_RECORDED INFORMATION_:

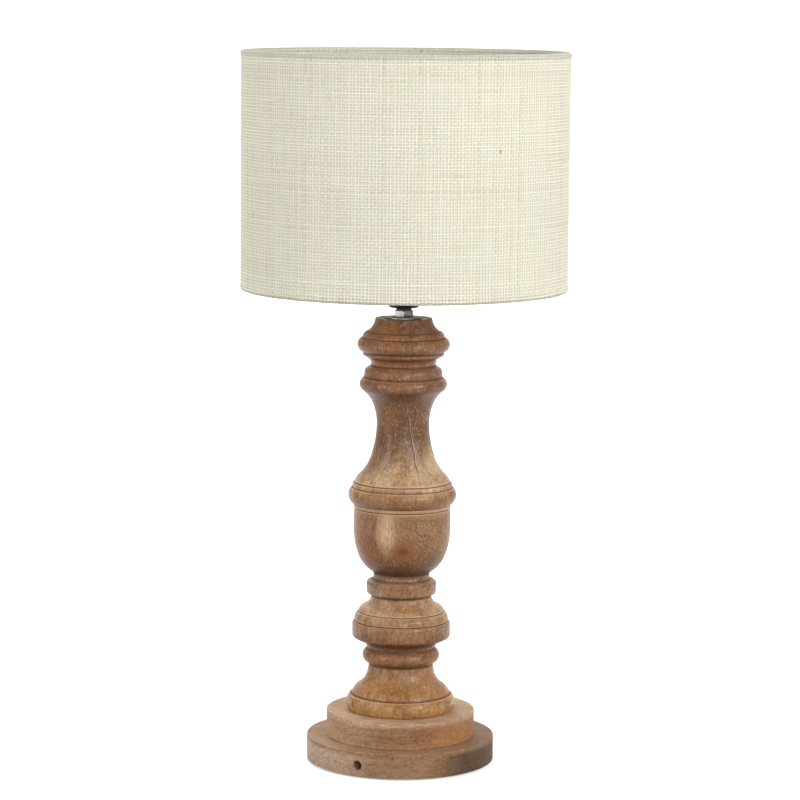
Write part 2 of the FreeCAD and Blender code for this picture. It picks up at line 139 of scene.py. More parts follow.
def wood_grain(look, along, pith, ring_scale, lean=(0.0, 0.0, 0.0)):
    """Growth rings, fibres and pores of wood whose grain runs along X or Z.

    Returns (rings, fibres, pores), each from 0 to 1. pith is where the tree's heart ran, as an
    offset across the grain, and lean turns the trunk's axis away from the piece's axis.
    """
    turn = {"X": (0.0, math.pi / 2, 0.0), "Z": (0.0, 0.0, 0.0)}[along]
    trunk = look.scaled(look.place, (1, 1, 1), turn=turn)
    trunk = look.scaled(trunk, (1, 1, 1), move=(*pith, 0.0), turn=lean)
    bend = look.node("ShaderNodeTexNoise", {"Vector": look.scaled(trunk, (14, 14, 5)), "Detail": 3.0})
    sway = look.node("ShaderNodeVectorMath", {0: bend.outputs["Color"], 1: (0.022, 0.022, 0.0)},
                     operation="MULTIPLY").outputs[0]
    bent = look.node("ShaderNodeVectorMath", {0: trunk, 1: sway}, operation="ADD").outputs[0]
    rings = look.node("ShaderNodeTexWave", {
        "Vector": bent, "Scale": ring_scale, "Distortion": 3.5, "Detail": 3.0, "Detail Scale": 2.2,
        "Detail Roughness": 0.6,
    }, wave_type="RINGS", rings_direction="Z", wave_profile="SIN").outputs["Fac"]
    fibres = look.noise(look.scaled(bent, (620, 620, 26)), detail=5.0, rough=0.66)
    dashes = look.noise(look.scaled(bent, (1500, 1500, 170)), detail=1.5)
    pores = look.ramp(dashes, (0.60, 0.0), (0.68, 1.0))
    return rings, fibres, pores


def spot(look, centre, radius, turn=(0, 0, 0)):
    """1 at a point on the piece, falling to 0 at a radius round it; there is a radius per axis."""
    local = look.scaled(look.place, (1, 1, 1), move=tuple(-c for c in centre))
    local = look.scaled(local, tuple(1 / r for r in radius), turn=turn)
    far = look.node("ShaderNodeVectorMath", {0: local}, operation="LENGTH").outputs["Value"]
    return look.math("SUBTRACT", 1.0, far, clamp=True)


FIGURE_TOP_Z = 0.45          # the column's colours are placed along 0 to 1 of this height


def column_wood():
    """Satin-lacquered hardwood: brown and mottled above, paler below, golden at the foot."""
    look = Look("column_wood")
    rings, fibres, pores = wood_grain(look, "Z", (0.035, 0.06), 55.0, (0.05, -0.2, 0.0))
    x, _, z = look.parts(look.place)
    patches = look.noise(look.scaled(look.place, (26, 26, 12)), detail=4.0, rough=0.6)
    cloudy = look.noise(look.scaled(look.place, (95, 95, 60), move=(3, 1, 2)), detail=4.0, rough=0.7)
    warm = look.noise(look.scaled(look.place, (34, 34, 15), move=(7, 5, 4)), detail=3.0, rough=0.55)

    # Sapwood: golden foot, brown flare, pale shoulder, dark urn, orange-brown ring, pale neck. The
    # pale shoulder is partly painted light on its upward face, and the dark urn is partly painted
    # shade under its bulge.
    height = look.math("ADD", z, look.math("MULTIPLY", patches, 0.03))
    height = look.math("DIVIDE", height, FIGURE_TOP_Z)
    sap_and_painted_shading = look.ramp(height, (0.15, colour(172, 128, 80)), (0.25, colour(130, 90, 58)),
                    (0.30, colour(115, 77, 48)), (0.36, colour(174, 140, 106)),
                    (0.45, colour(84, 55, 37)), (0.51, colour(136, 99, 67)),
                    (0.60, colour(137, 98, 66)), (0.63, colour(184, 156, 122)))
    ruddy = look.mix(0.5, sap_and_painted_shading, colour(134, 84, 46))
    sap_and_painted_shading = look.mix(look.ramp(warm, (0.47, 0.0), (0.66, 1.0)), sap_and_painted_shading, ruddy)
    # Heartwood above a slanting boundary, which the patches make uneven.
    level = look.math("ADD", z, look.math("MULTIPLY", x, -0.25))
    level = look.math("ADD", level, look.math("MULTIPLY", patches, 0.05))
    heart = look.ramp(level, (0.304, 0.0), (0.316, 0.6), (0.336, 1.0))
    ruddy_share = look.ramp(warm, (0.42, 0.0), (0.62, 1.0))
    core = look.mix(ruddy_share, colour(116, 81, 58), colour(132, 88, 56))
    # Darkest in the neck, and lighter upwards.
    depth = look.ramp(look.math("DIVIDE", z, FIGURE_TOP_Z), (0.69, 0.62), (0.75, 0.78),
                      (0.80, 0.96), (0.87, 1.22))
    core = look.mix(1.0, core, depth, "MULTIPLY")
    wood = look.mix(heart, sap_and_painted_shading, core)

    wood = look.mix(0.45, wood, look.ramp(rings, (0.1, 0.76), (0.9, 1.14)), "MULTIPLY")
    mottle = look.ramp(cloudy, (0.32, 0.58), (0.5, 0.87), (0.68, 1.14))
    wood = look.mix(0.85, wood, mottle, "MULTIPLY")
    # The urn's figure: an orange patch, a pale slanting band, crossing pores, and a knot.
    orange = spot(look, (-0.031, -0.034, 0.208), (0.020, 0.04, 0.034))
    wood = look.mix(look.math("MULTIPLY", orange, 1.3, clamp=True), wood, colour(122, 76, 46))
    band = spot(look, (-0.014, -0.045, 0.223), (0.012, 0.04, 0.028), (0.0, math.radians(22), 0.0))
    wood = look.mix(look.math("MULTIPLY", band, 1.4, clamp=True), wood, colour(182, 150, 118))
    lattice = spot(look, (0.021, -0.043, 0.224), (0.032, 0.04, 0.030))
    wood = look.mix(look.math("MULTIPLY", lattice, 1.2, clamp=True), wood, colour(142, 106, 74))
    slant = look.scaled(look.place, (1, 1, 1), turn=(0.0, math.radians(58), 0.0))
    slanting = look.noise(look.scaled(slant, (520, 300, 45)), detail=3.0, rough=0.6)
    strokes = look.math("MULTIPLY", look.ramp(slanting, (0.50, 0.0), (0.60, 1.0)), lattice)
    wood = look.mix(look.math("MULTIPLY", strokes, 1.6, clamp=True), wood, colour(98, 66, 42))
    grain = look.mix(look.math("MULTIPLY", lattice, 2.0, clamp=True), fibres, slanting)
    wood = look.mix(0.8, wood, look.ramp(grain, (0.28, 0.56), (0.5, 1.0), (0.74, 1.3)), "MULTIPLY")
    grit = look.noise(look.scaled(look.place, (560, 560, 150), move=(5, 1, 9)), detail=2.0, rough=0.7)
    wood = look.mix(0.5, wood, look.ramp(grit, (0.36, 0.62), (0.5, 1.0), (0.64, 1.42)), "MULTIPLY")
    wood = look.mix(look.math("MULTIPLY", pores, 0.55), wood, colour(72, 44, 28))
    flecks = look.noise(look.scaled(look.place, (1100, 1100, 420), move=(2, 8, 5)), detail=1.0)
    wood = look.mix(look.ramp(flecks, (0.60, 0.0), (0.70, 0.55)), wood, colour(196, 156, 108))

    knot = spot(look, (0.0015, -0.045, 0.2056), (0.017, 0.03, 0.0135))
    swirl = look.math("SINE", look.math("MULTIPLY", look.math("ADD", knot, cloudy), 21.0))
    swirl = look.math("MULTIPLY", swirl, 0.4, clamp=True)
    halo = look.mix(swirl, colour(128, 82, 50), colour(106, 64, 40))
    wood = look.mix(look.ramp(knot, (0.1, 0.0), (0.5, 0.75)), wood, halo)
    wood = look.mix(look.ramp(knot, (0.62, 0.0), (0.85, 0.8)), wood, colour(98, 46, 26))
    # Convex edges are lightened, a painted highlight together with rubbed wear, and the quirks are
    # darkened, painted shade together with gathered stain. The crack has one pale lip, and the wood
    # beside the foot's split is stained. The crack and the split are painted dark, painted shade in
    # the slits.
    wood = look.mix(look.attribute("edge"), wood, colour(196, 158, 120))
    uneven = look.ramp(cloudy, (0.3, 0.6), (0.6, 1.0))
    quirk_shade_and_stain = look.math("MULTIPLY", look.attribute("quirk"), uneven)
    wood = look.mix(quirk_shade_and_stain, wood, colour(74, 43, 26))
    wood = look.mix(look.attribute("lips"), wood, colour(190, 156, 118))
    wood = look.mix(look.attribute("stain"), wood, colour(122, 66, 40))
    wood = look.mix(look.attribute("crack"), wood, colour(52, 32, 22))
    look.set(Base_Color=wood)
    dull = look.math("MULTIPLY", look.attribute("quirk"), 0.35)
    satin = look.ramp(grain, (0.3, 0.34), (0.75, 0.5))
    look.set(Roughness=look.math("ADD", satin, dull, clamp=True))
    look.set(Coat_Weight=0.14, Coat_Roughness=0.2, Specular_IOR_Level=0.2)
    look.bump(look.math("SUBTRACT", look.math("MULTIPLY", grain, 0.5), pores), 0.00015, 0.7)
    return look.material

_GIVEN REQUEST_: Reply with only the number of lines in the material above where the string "this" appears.

_ANSWER IN FULL_: 2